Despite all the excitement Second Life created at launch, one decade later it was mostly forgotten, although it still exists. I know because I has there at the beginning and ended writing a book about Virtual Worlds. As a journalist, I also covered news events from Second Life for one of the most important newspapers in my country (it was, then), as major international news companies – from Reuters to NPR or the BBC – opened offices in Second Life. Like many other companies, Philips also had a presence in Second Life, and I was part of a user group that met regularly – with other avatars from around the world – to discuss product projects shown there in virtual form. We were paid in Amazon vouchers!
So, the new Metaverse is nothing else than an old virtual world with a VR headset added.
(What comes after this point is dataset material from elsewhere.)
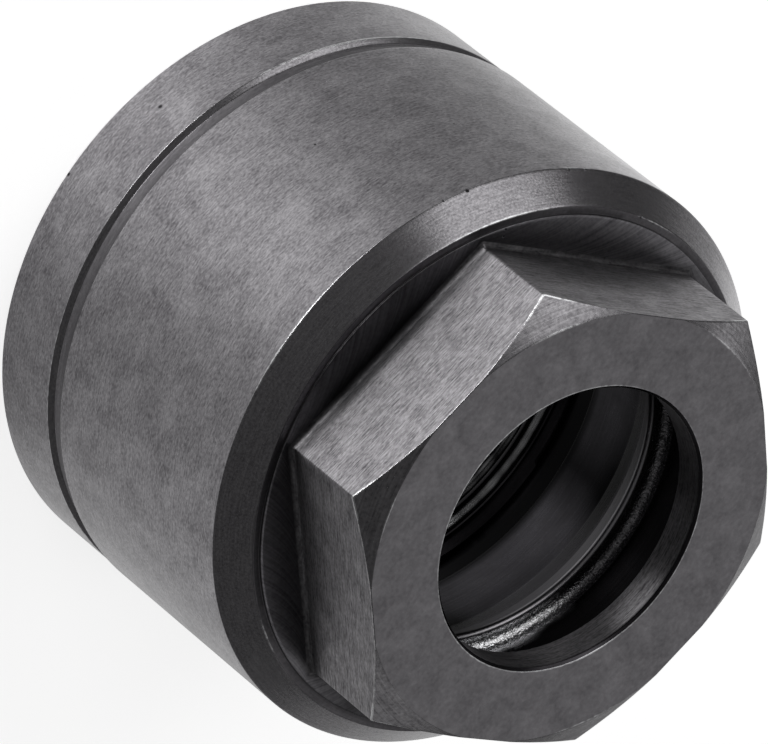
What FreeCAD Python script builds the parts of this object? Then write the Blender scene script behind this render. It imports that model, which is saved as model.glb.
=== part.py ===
"""Collet nut, a single turned and milled piece of blackened steel, modelled in millimetres.

The nut stands on its rear face, the one that the spindle enters, with its axis along +Z and the origin
at the centre of that face. The hexagon for the spanner is in front, at the top, with its flats square
to +Y and -Y. It is made in the order of the real one: the outside is turned, the bore is turned from
both ends, and the hexagon is milled last, down to a floor just above the turned shoulder.
"""
import FreeCAD, Part
import os

import Sketcher

# Every driving size in millimetres, or in degrees where the name says angle.
SIZES = {
    # Outside, from the rear face forwards
    "rear_edge_break": 0.2,
    "body_diameter": 43.5,
    "band_step": 0.1,
    "band_width": 6.0,
    "groove_width": 1.7,
    "groove_depth": 0.46,
    "groove_wall_angle": 45.0,
    "shoulder_height": 28.7,
    "bevel_width": 1.9,
    "bevel_height": 2.0,
    # Hexagon
    "hex_blank_diameter": 38.6,
    "floor_rise": 0.15,
    "hex_height": 8.6,
    "across_flats": 32.0,
    "hex_root_radius": 0.4,
    "hex_face_margin": 0.1,
    "hex_corner_angle": 30.0,
    "cutter_overrun": 1.0,
    # Thread, bored at its minor diameter, and the run-out groove at its inner end
    "rear_countersink": 1.0,
    "thread_minor_diameter": 31.4,
    "thread_length": 13.9,
    "thread_lead_angle": 45.0,
    "runout_depth": 1.2,
    "runout_width": 4.4,
    # Plain bore, which the collet's head enters through the thread, and the seat that presses on it
    "collet_bore_step": 0.1,
    "seat_width": 2.55,
    "seat_angle": 30.0,
    "seat_depth": 9.6,
    # Room for the collet's nose, and the front opening
    "nose_room_undercut": 1.55,
    "cove_radius": 0.85,
    "mouth_land": 2.5,
    "mouth_diameter": 21.1,
    "mouth_edge_break": 0.2,
}

FLAT_COUNT = 6

doc = FreeCAD.newDocument("collet_nut")


def make_sheet():
    """Puts the driving sizes in a spreadsheet, a name, a plain number and an alias to a row."""
    sheet = doc.addObject("Spreadsheet::Sheet", "Sizes")
    for row, (name, value) in enumerate(SIZES.items(), start=1):
        sheet.set(f"A{row}", name)
        sheet.set(f"B{row}", str(value))
        sheet.setAlias(f"B{row}", name)
    doc.recompute()
    return sheet


def origin_plane(body, role):
    """Returns one of the body's own origin planes."""
    return next(item for item in body.Origin.OriginFeatures if item.Role == role)


def new_sketch(body, name, role):
    """Adds a sketch on one of the body's origin planes."""
    sketch = body.newObject("Sketcher::SketchObject", name)
    sketch.AttachmentSupport = [(origin_plane(body, role), "")]
    sketch.MapMode = "FlatFace"
    return sketch


def add_size(sketch, constraint, expression):
    """Adds a dimension to a sketch and binds it to the spreadsheet."""
    index = sketch.addConstraint(constraint)
    sketch.setExpression(f"Constraints[{index}]", expression)


def value_of(expression):
    """Works out an expression on the spreadsheet, for the first place of a sketched corner."""
    result = doc.Sizes.evalExpression(expression.replace("Sizes.", ""))
    return float(getattr(result, "Value", result))


def draw_outline(sketch, corners, arcs=None):
    """Draws a closed outline of straight sides, with an arc after each corner that arcs names.

    A corner is a pair of expressions, its distance from the axis and its height. A side between two
    corners with the same expression is vertical or horizontal and carries no size of its own, and a
    corner on the axis or on the rear face is tied to it. An arc is the expression of its radius, and
    its centre lies level with the corner that it leaves.
    """
    arcs = arcs or {}
    places = [FreeCAD.Vector(value_of(x), value_of(y), 0) for x, y in corners]
    count = len(corners)
    for i, start in enumerate(places):
        end = places[(i + 1) % count]
        if i in arcs:
            centre = start - FreeCAD.Vector(value_of(arcs[i]), 0, 0)
            circle = Part.Circle(centre, FreeCAD.Vector(0, 0, 1), value_of(arcs[i]))
            sketch.addGeometry(Part.ArcOfCircle(circle, circle.parameter(end), circle.parameter(start)))
        else:
            sketch.addGeometry(Part.LineSegment(start, end))
    for i in range(count):
        after = (i + 1) % count
        leaves = 1 if i in arcs else 2
        enters = 2 if after in arcs else 1
        sketch.addConstraint(Sketcher.Constraint("Coincident", i, leaves, after, enters))
    for i, (x, y) in enumerate(corners):
        point = 2 if i in arcs else 1
        before_x, before_y = corners[i - 1]
        if x == "0":
            sketch.addConstraint(Sketcher.Constraint("PointOnObject", i, point, -2))
        elif x == before_x and i > 0:
            sketch.addConstraint(Sketcher.Constraint("Vertical", i - 1))
        else:
            add_size(sketch, Sketcher.Constraint("DistanceX", -1, 1, i, point, places[i].x), x)
        if y == "0":
            sketch.addConstraint(Sketcher.Constraint("PointOnObject", i, point, -1))
        elif y == before_y and i > 0:
            sketch.addConstraint(Sketcher.Constraint("Horizontal", i - 1))
        else:
            add_size(sketch, Sketcher.Constraint("DistanceY", -1, 1, i, point, places[i].y), y)
    for i, radius in arcs.items():
        sketch.addConstraint(Sketcher.Constraint("Horizontal", i, 3, i, 2))


def turn(body, kind, name, sketch):
    """Revolves a sketch about the nut's axis, to add it or to cut it away."""
    feature = body.newObject(kind, name)
    feature.Profile = sketch
    feature.ReferenceAxis = (sketch, ["V_Axis"])
    feature.Angle = 360
    return feature


def radius(name):
    """The expression for half a diameter of the sheet."""
    return f"Sizes.{name} / 2"


FRONT = "(Sizes.shoulder_height + Sizes.hex_height)"


def turn_outside(body):
    """The turned blank: rear band, ring groove with a sloping rear wall, body, bevel and hexagon's blank."""
    body_edge = radius("body_diameter")
    band_edge = f"({body_edge} - Sizes.band_step)"
    groove_floor = f"({body_edge} - Sizes.groove_depth)"
    groove_slope = f"({band_edge} - {groove_floor}) / tan(Sizes.groove_wall_angle * 1 deg)"
    groove_top = "(Sizes.band_width + Sizes.groove_width)"
    blank_edge = radius("hex_blank_diameter")
    face_edge = f"({radius('across_flats')} + Sizes.hex_face_margin)"
    corner_drop = f"({blank_edge} - {face_edge}) * tan(Sizes.hex_corner_angle * 1 deg)"
    corners = [
        ("0", "0"),
        (f"{band_edge} - Sizes.rear_edge_break", "0"),
        (band_edge, "Sizes.rear_edge_break"),
        (band_edge, "Sizes.band_width"),
        (groove_floor, f"Sizes.band_width + {groove_slope}"),
        (groove_floor, groove_top),
        (body_edge, groove_top),
        (body_edge, "Sizes.shoulder_height - Sizes.bevel_height"),
        (f"{body_edge} - Sizes.bevel_width", "Sizes.shoulder_height"),
        (blank_edge, "Sizes.shoulder_height"),
        (blank_edge, f"{FRONT} - {corner_drop}"),
        (face_edge, FRONT),
        ("0", FRONT),
    ]
    sketch = new_sketch(body, "OutsideSection", "XZ_Plane")
    draw_outline(sketch, corners)
    return turn(body, "PartDesign::Revolution", "TurnedOutside", sketch)


def turn_bore(body):
    """The bore: mouth and its land, room for the collet's nose, 30 degree seat, plain bore and thread."""
    mouth_edge = radius("mouth_diameter")
    thread_edge = radius("thread_minor_diameter")
    runout_floor = f"({thread_edge} + Sizes.runout_depth)"
    bore_wall = f"({thread_edge} - Sizes.collet_bore_step)"
    seat_lip = f"({bore_wall} - Sizes.seat_width)"
    nose_room_wall = f"({seat_lip} + Sizes.nose_room_undercut)"
    land_end = f"{FRONT} - Sizes.mouth_land"
    lip_height = f"({FRONT} - Sizes.seat_depth)"
    seat_length = "Sizes.seat_width / tan(Sizes.seat_angle * 1 deg)"
    lead_length = "Sizes.runout_depth / tan(Sizes.thread_lead_angle * 1 deg)"
    bore_end = "(Sizes.thread_length + Sizes.runout_width)"
    corners = [
        ("0", FRONT),
        (f"{mouth_edge} + Sizes.mouth_edge_break", FRONT),
        (mouth_edge, f"{FRONT} - Sizes.mouth_edge_break"),
        (mouth_edge, land_end),
        (nose_room_wall, land_end),
        (nose_room_wall, f"{lip_height} + Sizes.cove_radius"),
        (f"{nose_room_wall} - Sizes.cove_radius", lip_height),
        (seat_lip, lip_height),
        (bore_wall, f"{lip_height} - {seat_length}"),
        (bore_wall, bore_end),
        (runout_floor, bore_end),
        (runout_floor, f"Sizes.thread_length + {lead_length}"),
        (thread_edge, "Sizes.thread_length"),
        (thread_edge, "Sizes.rear_countersink"),
        (f"{thread_edge} + Sizes.rear_countersink", "0"),
        ("0", "0"),
    ]
    sketch = new_sketch(body, "BoreSection", "XZ_Plane")
    draw_outline(sketch, corners, arcs={5: "Sizes.cove_radius"})
    return turn(body, "PartDesign::Groove", "TurnedBore", sketch)


def mill_flat(body):
    """One flat, milled straight across the blank down to a floor just proud of the shoulder."""
    blank_edge = radius("hex_blank_diameter")
    past_blank = f"{blank_edge} + Sizes.cutter_overrun"
    corners = [
        (f"-{blank_edge}", radius("across_flats")),
        (blank_edge, radius("across_flats")),
        (blank_edge, past_blank),
        (f"-{blank_edge}", past_blank),
    ]
    sketch = new_sketch(body, "FlatPlan", "XY_Plane")
    sketch.AttachmentOffset = FreeCAD.Placement(FreeCAD.Vector(0, 0, value_of(FRONT)), FreeCAD.Rotation())
    sketch.setExpression("AttachmentOffset.Base.z", FRONT)
    draw_outline(sketch, corners)
    cut = body.newObject("PartDesign::Pocket", "MilledFlat")
    cut.Profile = sketch
    cut.setExpression("Length", "Sizes.hex_height - Sizes.floor_rise")
    cut.Reversed = False
    return cut


def repeat_flat(body, cut):
    """The hexagon: the milled flat repeated round the nut's axis."""
    hexagon = body.newObject("PartDesign::PolarPattern", "MilledHexagon")
    hexagon.Originals = [cut]
    hexagon.Axis = (cut.Profile[0], ["N_Axis"])
    hexagon.Angle = 360
    hexagon.Occurrences = FLAT_COUNT
    return hexagon


def round_hex_roots(body, hexagon):
    """The small radius that the cutter leaves where each flat meets the floor."""
    floor = value_of("Sizes.shoulder_height + Sizes.floor_rise")
    apothem = value_of("Sizes.across_flats / 2")
    names = []
    for number, edge in enumerate(hexagon.Shape.Edges, start=1):
        if edge.Curve.TypeId != "Part::GeomLine":
            continue
        level = all(abs(vertex.Point.z - floor) < 1e-4 for vertex in edge.Vertexes)
        middle = edge.CenterOfMass
        if level and abs((middle.x ** 2 + middle.y ** 2) ** 0.5 - apothem) < 1e-3:
            names.append(f"Edge{number}")
    if len(names) != FLAT_COUNT:
        raise RuntimeError(f"the hexagon has {len(names)} root edges instead of {FLAT_COUNT}")
    fillet = body.newObject("PartDesign::Fillet", "HexagonRoots")
    fillet.Base = (hexagon, names)
    fillet.setExpression("Radius", "Sizes.hex_root_radius")
    return fillet


def check_step(before, after, name, adds):
    """Stops the build if a feature took nothing away, or added nothing."""
    change = after - before
    if (change <= 0) if adds else (change >= 0):
        raise RuntimeError(f"{name} changed the volume by {change:.3f} cubic millimetres")


def make_nut():
    """Builds the nut as one body and returns it."""
    body = doc.addObject("PartDesign::Body", "ColletNut")
    body.Label = "collet_nut"
    outside = turn_outside(body)
    doc.recompute()
    blank_volume = outside.Shape.Volume
    bore = turn_bore(body)
    doc.recompute()
    bored_volume = bore.Shape.Volume
    check_step(blank_volume, bored_volume, bore.Name, adds=False)
    flat = mill_flat(body)
    doc.recompute()
    flat_volume = flat.Shape.Volume
    check_step(bored_volume, flat_volume, flat.Name, adds=False)
    hexagon = repeat_flat(body, flat)
    body.Tip = hexagon
    doc.recompute()
    milled_volume = hexagon.Shape.Volume
    check_step(flat_volume, milled_volume, hexagon.Name, adds=False)
    roots = round_hex_roots(body, hexagon)
    body.Tip = roots
    body.Placement = FreeCAD.Placement()
    doc.recompute()
    check_step(milled_volume, roots.Shape.Volume, roots.Name, adds=True)
    return body


def check_document():
    """Stops the build if any object of the document failed to recompute."""
    for item in doc.Objects:
        if "Invalid" in item.State or "Error" in item.State:
            raise RuntimeError(f"{item.Name} failed: {item.State}")


def check_shape(body):
    """Stops the build unless the body is one valid solid."""
    shape = body.Shape
    if shape.isNull() or not shape.isValid() or len(shape.Solids) != 1:
        raise RuntimeError(f"{body.Label} is not one valid solid")


make_sheet()
nut = make_nut()
check_document()
check_shape(nut)
os.makedirs("parts", exist_ok=True)
nut.Shape.exportStep(os.path.join("parts", f"{nut.Label}.step"))
box = nut.Shape.BoundBox
print(f"{nut.Label}: {box.XLength:.2f} x {box.YLength:.2f} x {box.ZLength:.2f} mm, {nut.Shape.Volume:.0f} mm3")
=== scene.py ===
"""The finish of a blackened steel collet nut, on a pale studio floor.

The nut is one turned and milled piece, so it is drawn as one closed skin: a section carried round the
axis, with a hexagon for the spanner, rounded and worn edges, and the helix of the thread inside.
"""

import bmesh
import bpy
import numpy as np
from mathutils import Matrix, Vector


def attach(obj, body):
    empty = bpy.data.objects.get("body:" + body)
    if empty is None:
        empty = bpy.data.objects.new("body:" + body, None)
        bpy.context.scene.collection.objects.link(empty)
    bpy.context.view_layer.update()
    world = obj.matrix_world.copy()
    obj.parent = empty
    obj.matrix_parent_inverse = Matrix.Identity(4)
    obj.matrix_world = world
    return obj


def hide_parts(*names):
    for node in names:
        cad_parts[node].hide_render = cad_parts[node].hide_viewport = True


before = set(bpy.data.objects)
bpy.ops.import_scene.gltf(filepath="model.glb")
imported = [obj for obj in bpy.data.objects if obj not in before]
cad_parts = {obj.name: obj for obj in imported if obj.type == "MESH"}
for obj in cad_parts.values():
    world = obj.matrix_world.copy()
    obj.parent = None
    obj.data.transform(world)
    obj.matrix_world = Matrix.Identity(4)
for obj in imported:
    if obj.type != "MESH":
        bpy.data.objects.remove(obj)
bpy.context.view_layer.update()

MM = 0.001
# A whole turn, and the angle that one side of the hexagon takes of it
TURN = 2 * np.pi
SIDES = 6
SIDE = TURN / SIDES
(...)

The problem is that Mark Zuckerberg’s idea that we all must go round with a VR headset blocking the view of the outside world and using avatars to represent each of us is not only outlandish, but it may also contribute to kill VR, which has its own place as a tool in the toolbox of many content creators. Yes, VR headsets are great for Virtual Production – see how filming crews since The Lion King have adopted VR – as they give filmmakers the immersion needed to scout virtual representations of the world— or any world, but please, leave the VR headset on the shelf when sitting down for editing the film sequences: then, monitors with Brelyon’s patented Ultra Reality technology may be the right tool for the job.